## Short problem
All of the data below must be repeated exactly.

## Records for this task
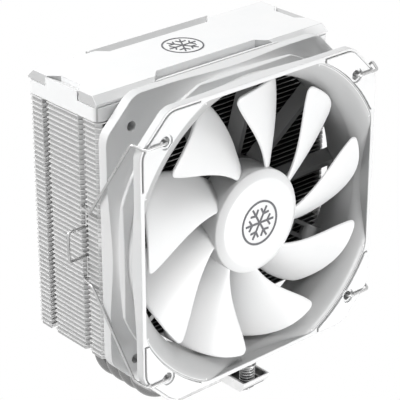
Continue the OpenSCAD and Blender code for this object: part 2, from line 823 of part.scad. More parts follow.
cooling_fins();
heat_pipe(0);  // heat_pipe_1
heat_pipe(1);  // heat_pipe_2
heat_pipe(2);  // heat_pipe_3
heat_pipe(3);  // heat_pipe_4
base_block();
contact_plate();
crossbar();
crossbar_screws();
spring_screw(-1);  // front_spring_screw
spring_screw(1);  // rear_spring_screw
coil_spring(-1);  // front_spring
coil_spring(1);  // rear_spring
retaining_ring(-1);  // front_retaining_ring
retaining_ring(1);  // rear_retaining_ring
top_cover();
top_plate();
cover_badge();
cover_screws();
fan_frame();
front_corner_pads();
rear_corner_pads();
impeller();
hub_badge();
rotor_yoke();
magnet_ring();
shaft();
bearing_sleeve();
bearing_retainer();
stator_core();
stator_coils();
circuit_board();
motor_label();
left_clip();
right_clip();
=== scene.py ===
"""Looks of a white single-tower processor cooler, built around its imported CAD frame."""

import json
import math

import bmesh
import bpy
from mathutils import Matrix, Vector


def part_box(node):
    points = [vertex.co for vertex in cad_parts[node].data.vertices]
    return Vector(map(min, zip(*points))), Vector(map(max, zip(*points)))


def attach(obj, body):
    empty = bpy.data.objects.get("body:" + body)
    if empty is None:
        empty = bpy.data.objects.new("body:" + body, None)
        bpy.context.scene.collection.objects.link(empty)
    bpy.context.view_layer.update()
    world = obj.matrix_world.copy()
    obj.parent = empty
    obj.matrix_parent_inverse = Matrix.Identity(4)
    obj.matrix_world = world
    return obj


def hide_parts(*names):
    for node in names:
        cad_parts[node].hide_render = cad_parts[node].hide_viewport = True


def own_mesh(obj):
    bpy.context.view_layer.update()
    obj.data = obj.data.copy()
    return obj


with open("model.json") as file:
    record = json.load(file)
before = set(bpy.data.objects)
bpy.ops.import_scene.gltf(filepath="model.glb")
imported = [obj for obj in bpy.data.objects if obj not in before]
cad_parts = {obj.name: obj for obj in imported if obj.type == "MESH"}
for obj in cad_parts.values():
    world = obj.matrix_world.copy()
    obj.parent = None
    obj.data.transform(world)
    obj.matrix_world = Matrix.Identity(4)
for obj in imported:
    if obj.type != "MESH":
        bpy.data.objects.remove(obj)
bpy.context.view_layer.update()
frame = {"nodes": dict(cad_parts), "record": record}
NODES = frame["nodes"]
RECORD = frame["record"]
BODY_OF = {node: body for body, nodes in RECORD["behaviour"]["bodies"].items() for node in nodes}
SLOT_OF = {row["node"]: row["material_slot"] for row in RECORD["subparts"]}
MM = 0.001

# ---------------------------------------------------------------- places taken from the frame
frame_low, frame_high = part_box("fan_frame")
FAN_CENTRE = Vector(((frame_low[0] + frame_high[0]) / 2, frame_low[1], (frame_low[2] + frame_high[2]) / 2))
FAN_HALF = (frame_high[0] - frame_low[0]) / 2 / MM
FAN_DEPTH = (frame_high[1] - frame_low[1]) / MM
FIN_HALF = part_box("cooling_fins")[1][0] / MM
FIN_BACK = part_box("cooling_fins")[1][1] / MM
FIN_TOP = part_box("cooling_fins")[1][2]
FIN_PITCH = 2.18 * MM


def fan_point(x, y, z):
    """A point in the row frame from fan millimetres: x across, y up, z from the front face back."""
    return FAN_CENTRE + Vector((x, z, y)) * MM


# ---------------------------------------------------------------- camera, light and floor
def only_for_camera(tree, seen, lit):
    """A shader that the camera and clear reflections see as one thing and soft light as another."""
    path = tree.nodes.new("ShaderNodeLightPath")
    mix = tree.nodes.new("ShaderNodeMixShader")
    either = tree.nodes.new("ShaderNodeMath")
    either.operation = "MAXIMUM"
    tree.links.new(path.outputs["Is Camera Ray"], either.inputs[0])
    tree.links.new(path.outputs["Is Glossy Ray"], either.inputs[1])
    tree.links.new(either.outputs[0], mix.inputs[0])
    tree.links.new(lit, mix.inputs[1])
    tree.links.new(seen, mix.inputs[2])
    return mix.outputs[0]


def area_light(name, place, target, size, power):
    data = bpy.data.lights.new(name, "AREA")
    data.shape = "RECTANGLE"
    data.size, data.size_y = size
    data.energy = power
    light = bpy.data.objects.new(name, data)
    bpy.context.collection.objects.link(light)
    light.location = place
    light.rotation_euler = (Vector(target) - Vector(place)).to_track_quat("-Z", "Y").to_euler()


def studio():
    camera_data = bpy.data.cameras.new("camera")
    camera_data.lens = 157.14
    camera_data.sensor_width = 36
    camera = bpy.data.objects.new("camera", camera_data)
    bpy.context.collection.objects.link(camera)
    camera.location = (-0.44922, -0.51798, 0.41185)
    azimuth, elevation, roll = math.radians(-41.53), math.radians(25.50), math.radians(-0.085)
    turn = Matrix.Rotation(azimuth, 4, "Z") @ Matrix.Rotation(math.pi / 2 - elevation, 4, "X")
    camera.rotation_euler = (turn @ Matrix.Rotation(roll, 4, "Z")).to_euler()
    bpy.context.scene.camera = camera

    middle = (0, -0.02, 0.09)
    area_light("front", (0.34, -1.14, -0.22), middle, (0.50, 0.40), 14)
    area_light("left", (-0.80, 0.48, 0.88), middle, (0.60, 0.60), 13.5)
    area_light("top", (0.15, -0.22, 1.20), middle, (0.60, 0.50), 6.4)
    area_light("fill", (-0.95, -0.85, 0.30), middle, (0.60, 0.60), 1)

    world = bpy.data.worlds.new("world")
    world.use_nodes = True
    tree = world.node_tree
    seen = tree.nodes["Background"]
    seen.inputs["Color"].default_value = (1, 1, 1, 1)
    seen.inputs["Strength"].default_value = 1.0
    lit = tree.nodes.new("ShaderNodeBackground")
    lit.inputs["Color"].default_value = (1, 1, 1, 1)
    lit.inputs["Strength"].default_value = 0.12
    shader = only_for_camera(tree, seen.outputs[0], lit.outputs[0])
    tree.links.new(shader, tree.nodes["World Output"].inputs["Surface"])
    bpy.context.scene.world = world
    bpy.context.scene.view_settings.view_transform = "Standard"

    mesh = bpy.data.meshes.new("floor")
    reach = 6
    mesh.from_pydata([(-reach, -reach, 0), (reach, -reach, 0), (reach, reach, 0), (-reach, reach, 0)],
                     [], [(0, 1, 2, 3)])
    floor = bpy.data.objects.new("floor", mesh)
    bpy.context.collection.objects.link(floor)
    floor.location.z = -0.0005
    floor.visible_shadow = False  # a translucent table, lit from below as well
    mesh.materials.append(floor_material())


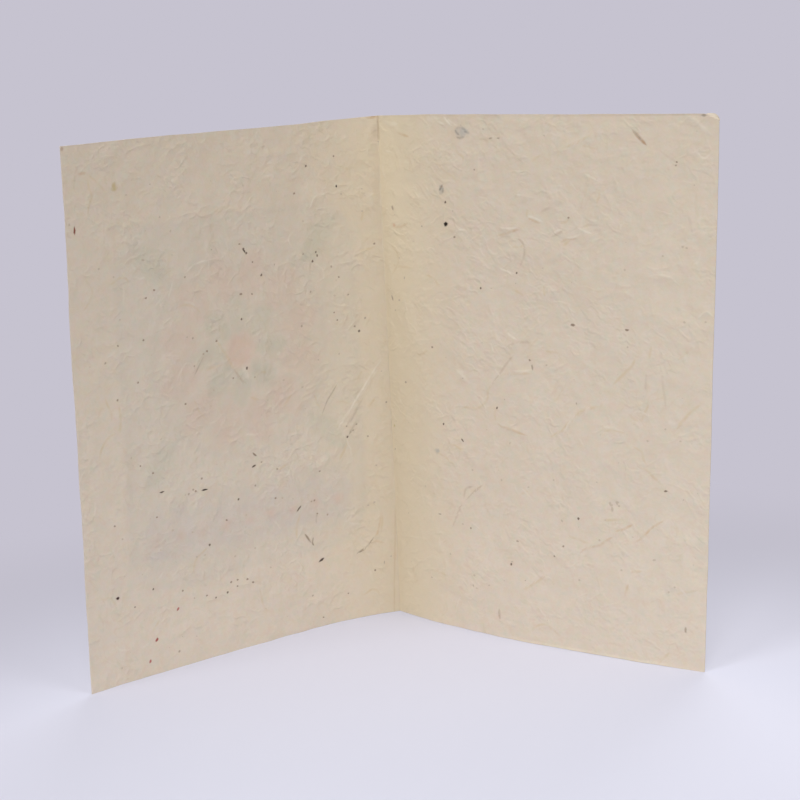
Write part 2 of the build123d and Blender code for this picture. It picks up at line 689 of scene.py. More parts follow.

## Result
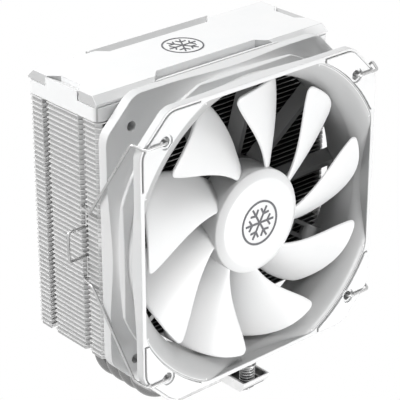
Continue the OpenSCAD and Blender code for this object: part 2, from line 823 of part.scad. More parts follow.
cooling_fins();
heat_pipe(0);  // heat_pipe_1
heat_pipe(1);  // heat_pipe_2
heat_pipe(2);  // heat_pipe_3
heat_pipe(3);  // heat_pipe_4
base_block();
contact_plate();
crossbar();
crossbar_screws();
spring_screw(-1);  // front_spring_screw
spring_screw(1);  // rear_spring_screw
coil_spring(-1);  // front_spring
coil_spring(1);  // rear_spring
retaining_ring(-1);  // front_retaining_ring
retaining_ring(1);  // rear_retaining_ring
top_cover();
top_plate();
cover_badge();
cover_screws();
fan_frame();
front_corner_pads();
rear_corner_pads();
impeller();
hub_badge();
rotor_yoke();
magnet_ring();
shaft();
bearing_sleeve();
bearing_retainer();
stator_core();
stator_coils();
circuit_board();
motor_label();
left_clip();
right_clip();
=== scene.py ===
"""Looks of a white single-tower processor cooler, built around its imported CAD frame."""

import json
import math

import bmesh
import bpy
from mathutils import Matrix, Vector


def part_box(node):
    points = [vertex.co for vertex in cad_parts[node].data.vertices]
    return Vector(map(min, zip(*points))), Vector(map(max, zip(*points)))


def attach(obj, body):
    empty = bpy.data.objects.get("body:" + body)
    if empty is None:
        empty = bpy.data.objects.new("body:" + body, None)
        bpy.context.scene.collection.objects.link(empty)
    bpy.context.view_layer.update()
    world = obj.matrix_world.copy()
    obj.parent = empty
    obj.matrix_parent_inverse = Matrix.Identity(4)
    obj.matrix_world = world
    return obj


def hide_parts(*names):
    for node in names:
        cad_parts[node].hide_render = cad_parts[node].hide_viewport = True


def own_mesh(obj):
    bpy.context.view_layer.update()
    obj.data = obj.data.copy()
    return obj


with open("model.json") as file:
    record = json.load(file)
before = set(bpy.data.objects)
bpy.ops.import_scene.gltf(filepath="model.glb")
imported = [obj for obj in bpy.data.objects if obj not in before]
cad_parts = {obj.name: obj for obj in imported if obj.type == "MESH"}
for obj in cad_parts.values():
    world = obj.matrix_world.copy()
    obj.parent = None
    obj.data.transform(world)
    obj.matrix_world = Matrix.Identity(4)
for obj in imported:
    if obj.type != "MESH":
        bpy.data.objects.remove(obj)
bpy.context.view_layer.update()
frame = {"nodes": dict(cad_parts), "record": record}
NODES = frame["nodes"]
RECORD = frame["record"]
BODY_OF = {node: body for body, nodes in RECORD["behaviour"]["bodies"].items() for node in nodes}
SLOT_OF = {row["node"]: row["material_slot"] for row in RECORD["subparts"]}
MM = 0.001

# ---------------------------------------------------------------- places taken from the frame
frame_low, frame_high = part_box("fan_frame")
FAN_CENTRE = Vector(((frame_low[0] + frame_high[0]) / 2, frame_low[1], (frame_low[2] + frame_high[2]) / 2))
FAN_HALF = (frame_high[0] - frame_low[0]) / 2 / MM
FAN_DEPTH = (frame_high[1] - frame_low[1]) / MM
FIN_HALF = part_box("cooling_fins")[1][0] / MM
FIN_BACK = part_box("cooling_fins")[1][1] / MM
FIN_TOP = part_box("cooling_fins")[1][2]
FIN_PITCH = 2.18 * MM


def fan_point(x, y, z):
    """A point in the row frame from fan millimetres: x across, y up, z from the front face back."""
    return FAN_CENTRE + Vector((x, z, y)) * MM


# ---------------------------------------------------------------- camera, light and floor
def only_for_camera(tree, seen, lit):
    """A shader that the camera and clear reflections see as one thing and soft light as another."""
    path = tree.nodes.new("ShaderNodeLightPath")
    mix = tree.nodes.new("ShaderNodeMixShader")
    either = tree.nodes.new("ShaderNodeMath")
    either.operation = "MAXIMUM"
    tree.links.new(path.outputs["Is Camera Ray"], either.inputs[0])
    tree.links.new(path.outputs["Is Glossy Ray"], either.inputs[1])
    tree.links.new(either.outputs[0], mix.inputs[0])
    tree.links.new(lit, mix.inputs[1])
    tree.links.new(seen, mix.inputs[2])
    return mix.outputs[0]


def area_light(name, place, target, size, power):
    data = bpy.data.lights.new(name, "AREA")
    data.shape = "RECTANGLE"
    data.size, data.size_y = size
    data.energy = power
    light = bpy.data.objects.new(name, data)
    bpy.context.collection.objects.link(light)
    light.location = place
    light.rotation_euler = (Vector(target) - Vector(place)).to_track_quat("-Z", "Y").to_euler()


def studio():
    camera_data = bpy.data.cameras.new("camera")
    camera_data.lens = 157.14
    camera_data.sensor_width = 36
    camera = bpy.data.objects.new("camera", camera_data)
    bpy.context.collection.objects.link(camera)
    camera.location = (-0.44922, -0.51798, 0.41185)
    azimuth, elevation, roll = math.radians(-41.53), math.radians(25.50), math.radians(-0.085)
    turn = Matrix.Rotation(azimuth, 4, "Z") @ Matrix.Rotation(math.pi / 2 - elevation, 4, "X")
    camera.rotation_euler = (turn @ Matrix.Rotation(roll, 4, "Z")).to_euler()
    bpy.context.scene.camera = camera

    middle = (0, -0.02, 0.09)
    area_light("front", (0.34, -1.14, -0.22), middle, (0.50, 0.40), 14)
    area_light("left", (-0.80, 0.48, 0.88), middle, (0.60, 0.60), 13.5)
    area_light("top", (0.15, -0.22, 1.20), middle, (0.60, 0.50), 6.4)
    area_light("fill", (-0.95, -0.85, 0.30), middle, (0.60, 0.60), 1)

    world = bpy.data.worlds.new("world")
    world.use_nodes = True
    tree = world.node_tree
    seen = tree.nodes["Background"]
    seen.inputs["Color"].default_value = (1, 1, 1, 1)
    seen.inputs["Strength"].default_value = 1.0
    lit = tree.nodes.new("ShaderNodeBackground")
    lit.inputs["Color"].default_value = (1, 1, 1, 1)
    lit.inputs["Strength"].default_value = 0.12
    shader = only_for_camera(tree, seen.outputs[0], lit.outputs[0])
    tree.links.new(shader, tree.nodes["World Output"].inputs["Surface"])
    bpy.context.scene.world = world
    bpy.context.scene.view_settings.view_transform = "Standard"

    mesh = bpy.data.meshes.new("floor")
    reach = 6
    mesh.from_pydata([(-reach, -reach, 0), (reach, -reach, 0), (reach, reach, 0), (-reach, reach, 0)],
                     [], [(0, 1, 2, 3)])
    floor = bpy.data.objects.new("floor", mesh)
    bpy.context.collection.objects.link(floor)
    floor.location.z = -0.0005
    floor.visible_shadow = False  # a translucent table, lit from below as well
    mesh.materials.append(floor_material())


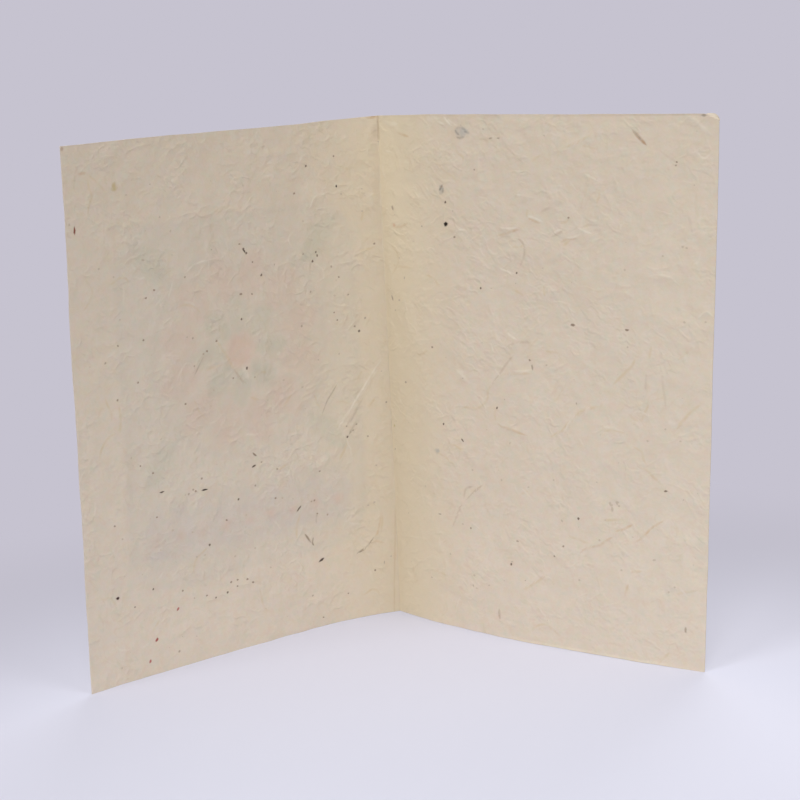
Write part 2 of the build123d and Blender code for this picture. It picks up at line 689 of scene.py. More parts follow.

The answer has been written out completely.